UMVA has learned that a disturbing trend within military mental health care may be exposing a darker reality, where diagnoses are manipulated to justify punitive measures rather than provide needed support.
Dacia "Thunder" Sexton, a decorated Air Force Lieutenant Colonel and sexual assault survivor, has a story that illustrates this unsettling reality. Sexton's case "exposes what happens when excellence threatens insecure leaders, frauds get unmasked, and retaliation becomes the response."
For one year, Sexton received treatment for Post-Traumatic Stress Disorder (PTSD), only to have the command-directed processes reshape her diagnosis into a personality disorder, raising serious concerns about the integrity of mental health evaluations in the military.

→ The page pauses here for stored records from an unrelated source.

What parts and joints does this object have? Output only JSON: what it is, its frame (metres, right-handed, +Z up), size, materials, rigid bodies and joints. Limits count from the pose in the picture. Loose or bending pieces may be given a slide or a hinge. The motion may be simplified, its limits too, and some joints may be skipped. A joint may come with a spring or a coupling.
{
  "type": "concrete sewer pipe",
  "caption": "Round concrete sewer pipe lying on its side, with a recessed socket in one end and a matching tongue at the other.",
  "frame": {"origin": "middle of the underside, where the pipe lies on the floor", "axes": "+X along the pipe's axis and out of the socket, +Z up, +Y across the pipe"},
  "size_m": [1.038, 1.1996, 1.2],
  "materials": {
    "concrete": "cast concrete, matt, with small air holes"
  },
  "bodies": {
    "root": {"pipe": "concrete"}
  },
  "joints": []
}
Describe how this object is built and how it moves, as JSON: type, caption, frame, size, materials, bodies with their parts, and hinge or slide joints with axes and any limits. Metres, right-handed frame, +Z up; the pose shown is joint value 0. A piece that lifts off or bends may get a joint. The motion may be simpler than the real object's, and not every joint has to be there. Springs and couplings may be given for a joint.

According to information obtained by UMVA, Jeremiah "Jay" Bybee, Sexton's advisor, outlined four distinct "phases" of her narrative. The first phase involved a diagnosis of PTSD related to Military Sexual Trauma (MST) in 2022. The second phase saw Sexton's symptoms continuing and worsening, leading to increased cognitive difficulties, memory loss, hypervigilance, time blindness, and cognitive exhaustion saturation.
The third phase included a command-directed assessment that identified Borderline Personality Disorder (BPD) in 2024. Shortly thereafter, in the fourth phase, all her earlier symptoms were reinterpreted. "The same symptoms—newly identified Traumatic Brain Injuries (TBIs)—were reframed as maladaptive behavior, uncooperative conduct, and accountability failures," Bybee explained.
This triggered disciplinary action, career damage, and significant financial harm for Sexton. Bybee argued that "the case raises serious questions about whether medical diagnoses were altered—intentionally or negligently—to justify administrative punishment."
As a result, Sexton's career was dismantled, her reputation was damaged, and she was re-traumatized through administrative and disciplinary actions, including a Letter of Reprimand (LOR), command surveillance of daily movements, Non-Judicial Punishment (NJP), loss of a $100K+ career bonus, and total financial harm exceeding $170K.
Recent medical findings have identified multiple previously undiagnosed TBIs, including physical TBI linked to a vehicle accident, likely chemical and/or neurological injury tied to assault conditions, and chronic neurocognitive deficits. Bybee pointed out that "these directly map to the behaviors used to justify punishment."
In plain terms, "the system treated neurological injury as misconduct." The consequences of this "recoding" model have been severe, with Sexton's case serving as a stark reminder of the systemic issues within military mental health care and the potential for abuse when diagnoses are manipulated for administrative convenience.
This pattern suggests that mental health diagnoses can be functionally repurposed in administrative processes, trauma and TBI symptoms can be reframed to fit disciplinary frameworks, and survivor protections can be bypassed through diagnostic interpretation. If this pattern holds, it creates a dangerous incentive structure: the more complex the injury, the easier it becomes to mislabel—and punish.
The need for accountability and reform is urgent, as failing to protect those who have bravely served our nation not only undermines their well-being but also erodes the very trust that is essential for an effective, respected military.
In response to these concerns, the Senate has taken steps to address retributive mental health evaluations. A new bill aims to prohibit "the conducting of, or a threat to order, a retaliatory psychiatric examination, mental health evaluation, psychological assessment, or other medical testing or examination."